To Quilt or Not to Quilt

God in His infinite wisdom 

Did not make me very wise- 

So when my actions are stupid 

They hardly take God by surprise
Langston Hughes, Acceptance

I’ve been trying to quilt a lovely quilt using my lovely pre-owned sewing/embroidery machine. It’s king-sized, so it’s humungous and thus heavy. I’m trying to use a pre-programmed quilting pattern of lovely swirls and circles. I am experience a performance level somewhere between that of beginning second-grader and a coma patient. I’m about ready to tie the quilt to a sledge, lug it up to the top of the highest mountain I can see, (not counting the mountains to the south which are actually in Mexico - because my quilt doesn’t have a passport), tie the quilt to an altar and burn the fucking thing as an offer to the quilting gods whom I have apparently, unintentionally, and thoroughly offended.

To be fair, I’m using 2-ply embroidery thread to do this instead of heavier 3-ply quilting thread made for the express purpose of sewing quilting blocks. Also, I’m not attempting to quilt tiny blocks which I would then assemble into a big quilt. Instead, I’ve sewn the blocks into a single quilt and pinned the lining and back into a largish quilt sandwich. This means I’m trying to place the quilt into an embroidery frame, hook the frame to the embroidery arm, and then lift and move the gobs of awkward quilt sandwich in sync with the moving frame so that the motor won’t overheat trying to move frame in tiny circles and swirls as it follows the quilting pattern.
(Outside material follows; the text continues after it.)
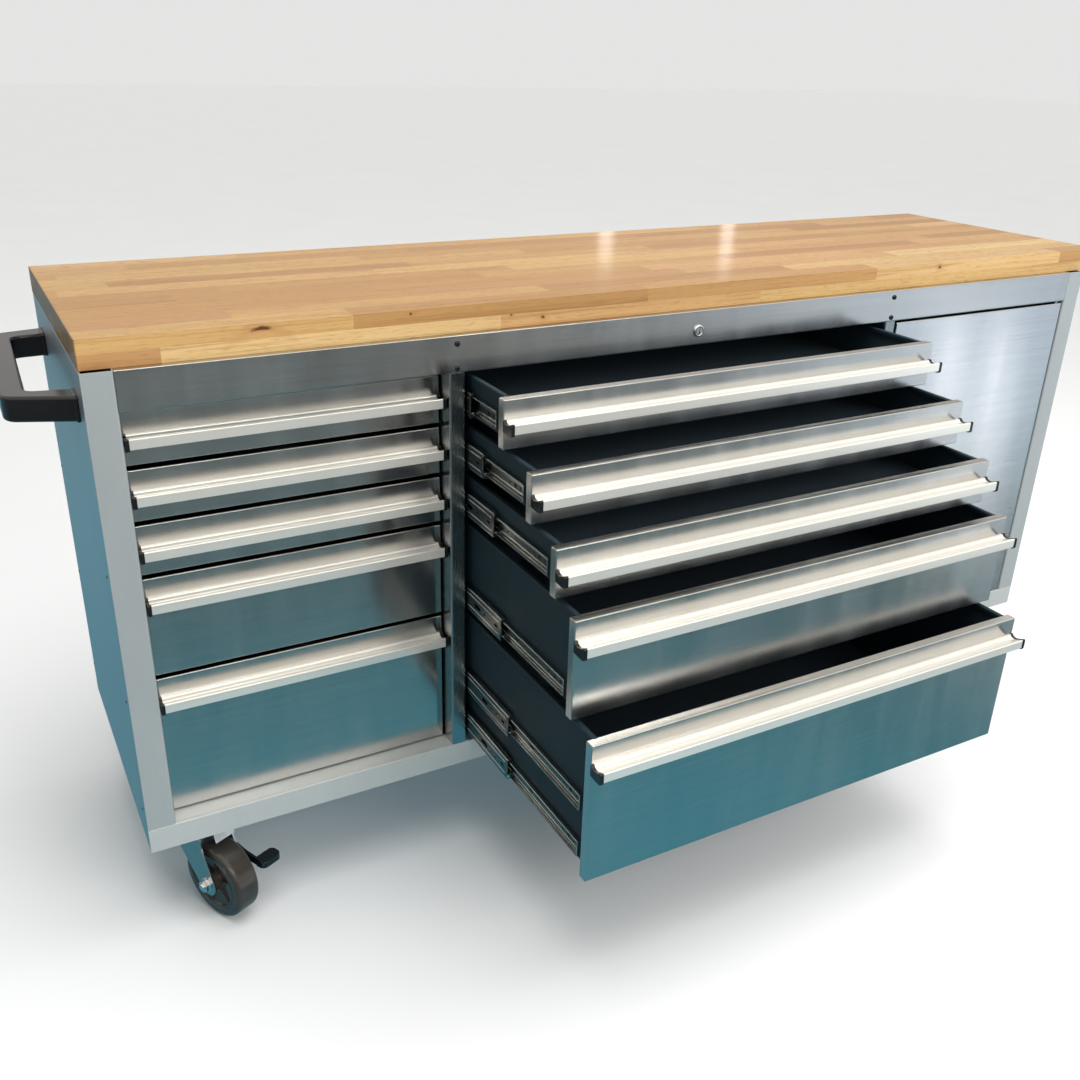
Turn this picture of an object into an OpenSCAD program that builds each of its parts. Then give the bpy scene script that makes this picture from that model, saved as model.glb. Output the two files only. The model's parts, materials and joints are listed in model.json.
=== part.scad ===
// Rolling tool-chest workbench: a steel cabinet on four casters under a wooden worktop,
// with two columns of drawers on telescopic slides and a cupboard behind a hinged door.
// X runs along the front from left to right, Y from front to back, and Z is up.
// The origin is on the floor, under the middle of the bench as it stands with its drawers pulled out.

/* [Cabinet] */
// Width of the steel cabinet
body_w = 1784; // [1760:1:1800]
// Depth of the steel cabinet
body_d = 490; // [488:1:520]
// Width of each front corner post
post_w = 38.5; // [36:0.5:44]
// Width of each stile between the bays
stile_w = 24; // [22:1:30]
// Width of the left bay and of the right bay
side_bay_w = 434; // [420:1:440]
// Height of the rail under the drawers
sill_h = 39; // [36:1:45]
// Height of the rail above the drawers
header_h = 52.5; // [50:0.5:60]
// Thickness of the cabinet's sheet steel
sheet = 1.5; // [1.2:0.1:2]

/* [Worktop] */
// Length of the wooden top
top_l = 1829; // [1810:1:1850]
// Thickness of the wooden top
top_t = 38; // [30:1:45]
// Distance of the top's front edge behind the cabinet's front
top_setback = 11; // [5:1:15]
// Overhang of the top behind the cabinet
top_back = 7; // [2:1:20]

/* [Drawers] */
// Heights of the drawer fronts, from the top row down
front_h = [70, 70, 70, 147, 220];
// Gap between one front and the next
row_gap = 6.5; // [5:0.5:8]
// Gap at each side of a front
side_gap = 3; // [2:0.5:4]
// Distance of a closed front behind the cabinet's front
recess = 31; // [30:1:34]
// Thickness of a front from its face to the back of its returns
front_t = 14; // [12:1:18]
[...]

Also, I’ve refused to attend any of the instructional classes offered by local fabric and/or sewing machine vendors because the people who attend them wear clothing covered in cat hair and loose threads, and talk about their grandchildren and what they are going to eat next, and I have not quite sunk to that level. So the learning curve on my actual use of the machine to sew quilt patterns is steeper than the broad side of a barn. M’kay?

Still, why should my ability to quilt be based on such objective facts as my ignorance and use of the wrong thread? My quilting ability should not be subject to such banal reality, any more than it should be subject to the vagaries of fortune, the whims of fate, or the ply of my thread. Based on my extremely high degree of natural beauty, my expectation of exceptional levels of accomplishment consistent with my desires and presumed intelligence, my natural entitlement to the best the universe has to offer, my subtle but innovative sense of personal style, and my compliance with most of the provisions of the Patriot Act, I should possess mad quilting skilz by now.

Instead, I find the present state of affairs quiltingwise to be unacceptable. This too should hardly take the quilting gods by surprise.